Industrial progress, in the last few decades, has dramatically increased the release of toxic xenobiotics into the environment, endangering the eco-balance of Mother Earth. One of the most commonly cited environmental pollutant is the mono aromatic group of hydrocarbons BTEX - Benzene, Toluene, Ethyl Benzene and o-Xylene (BTEX). For pollution abatement, these volatile organic compounds are generally removed through physico-chemical methods such as adsorption, extraction and stripping. These methods, however, suffer from high operating cost, difficulty in operation and production of secondary pollutants. Biodegradation involving the use of naturally occurring microorganisms presents an alternative, yet better approach for the degradation of BTEX.

Hitherto, biodegradation studies on BTEX have been focussed on describing metabolic pathways, modeling kinetics and biodegradation using an isolated consortium from contaminated sites or using pure cultures. In actual application of biodegradation, a mixed bacterial community or microcosm plays a vital role in the degradation and there has been minimum focus on concocting a mixed culture for a stable consortium.

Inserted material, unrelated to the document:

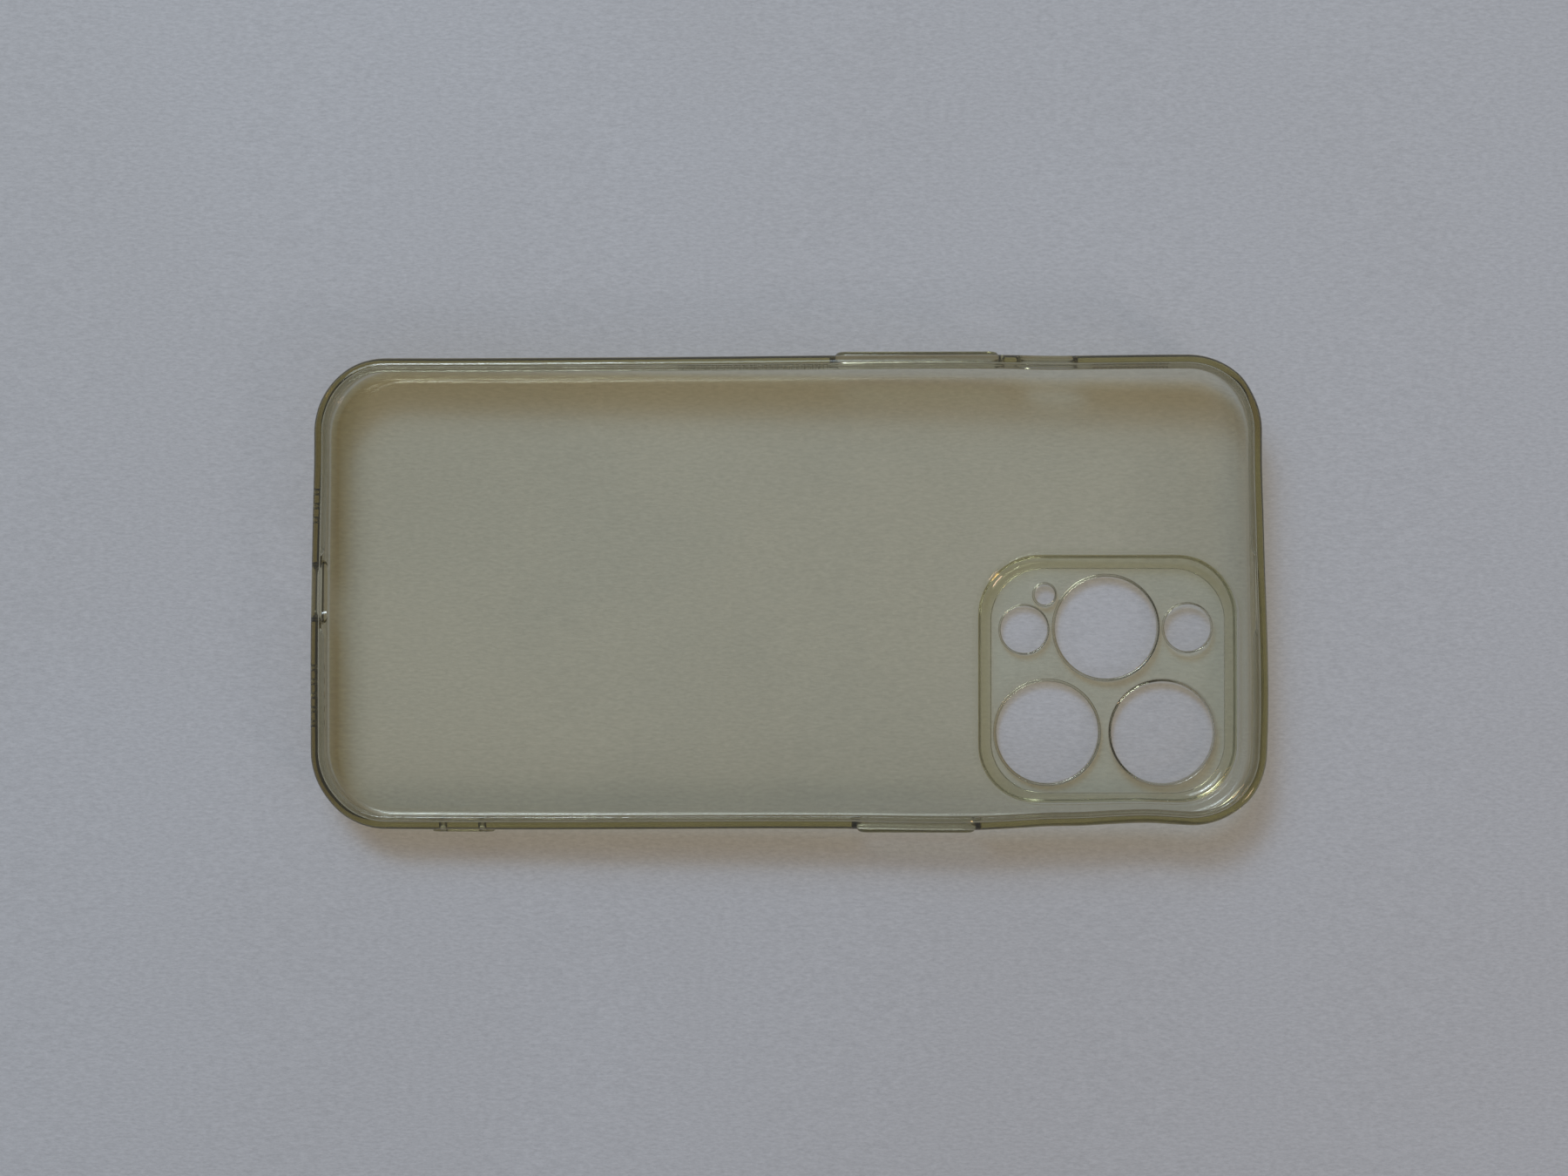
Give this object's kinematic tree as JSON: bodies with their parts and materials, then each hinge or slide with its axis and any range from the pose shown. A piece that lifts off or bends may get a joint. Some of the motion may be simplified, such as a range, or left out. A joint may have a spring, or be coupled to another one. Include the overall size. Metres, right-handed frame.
{
  "type": "phone case",
  "caption": "Clear soft slip-on phone case, open at the front, with a recessed camera deck, soft button covers, a mute-switch window, a charge-port window and a lanyard loop.",
  "frame": {"origin": "on the resting plane under the middle of the outer box", "axes": "+X towards the camera end, +Y towards the volume side, +Z out of the open front"},
  "size_m": [0.1492, 0.0754, 0.0121],
  "materials": {
    "hazy_back": "clear flexible plastic, yellowed with age, slightly hazy",
    "clear_deck": "clear flexible plastic, lightly yellowed, glossy",
    "yellowed_edge": "clear flexible plastic seen along its thickness, olive yellow, glossy",
    "clear_cover": "clear flexible plastic, yellowed, glossy"
  },
  "bodies": {
    "shell": {"back_panel": "hazy_back", "camera_deck": "clear_deck", "camera_pocket_wall": "clear_deck", "lens_collar_inner": "clear_deck", "lens_collar_port_side": "clear_deck", "lens_collar_top_side": "clear_deck", "flash_hole_collar": "clear_deck", "sensor_hole_collar": "clear_deck", "microphone_hole_collar": "clear_deck", "camera_guard_rim": "yellowed_edge", "volume_side_wall": "yellowed_edge", "lock_side_wall": "yellowed_edge", "top_end_wall": "yellowed_edge", "port_end_wall": "yellowed_edge", "corner_bumper_top_volume": "yellowed_edge", "corner_bumper_top_lock": "yellowed_edge", "corner_bumper_port_volume": "yellowed_edge", "corner_bumper_port_lock": "yellowed_edge", "volume_side_lip": "yellowed_edge", "lock_side_lip": "yellowed_edge", "top_end_lip": "yellowed_edge", "port_end_lip": "yellowed_edge", "lanyard_loop": "yellowed_edge", "volume_button_web": "clear_cover", "lock_button_web": "clear_cover"},
    "volume_button": {"volume_button_cover": "clear_cover"},
    "lock_button": {"lock_button_cover": "clear_cover"}
  },
  "joints": [
    {"name": "volume_button_press", "type": "slide", "parent": "shell", "child": "volume_button", "axis": [0, -1, 0], "range_m": [0, 0.0004], "stiffness_N_per_m": 4000, "deforming": ["volume_button_web"]},
    {"name": "lock_button_press", "type": "slide", "parent": "shell", "child": "lock_button", "axis": [0, 1, 0], "range_m": [0, 0.0004], "stiffness_N_per_m": 4000, "deforming": ["lock_button_web"]}
  ]
}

The biodegradation potential of three pure cultures ? Pseudomonas putida F1, Rhodococcus zopfii and Pseudomonas stutzeri was studied individually as well as in combinations. The overall objective was to combine the 3 species into a bacterial concoction that can effectively biodegrade BTEX. It was found that in the pure substrate systems, Pseudomonas putida F1 and Rhodococcus zopfii degraded toluene, benzene and ethyl benzene, while Pseudomonas stutzeri degraded toluene, benzene and o-xylene as sole sources of carbon. In the mixed substrate systems, a biodegradation hierarchy was found to exist, with toluene being the most easily degraded compound followed by benzene, ethyl benzene and o-xylene for all the three species.

Based on the biodegradation profiles of the individual substrate and mixed substrates by the pure cultures, parameters such as substrate range of the species, metabolic pathway, specific growth rate and degradation time were selected to formulate a set of guidelines for mixing the 3 species. Based on this, cocktails of the three species were formulated for different concentration levels of the BTEX compounds. The mixed culture?mixed substrate study revealed that the initial inoculum size and the relative composition of the species in the formulated microcosms contributed significantly towards efficient and faster removal of the BTEX compounds. It was also found that the mixed community of the three species had better biodegradation capability than the individual pure cultures. Further studies on the population dynamics of the mixed culture during biodegradation will shed light on the substrate and microbial interactions, stability of the consortium composition for different concentration levels of BTEX and the contribution of each species towards the degradation of the individual compounds in a mixed substrate system.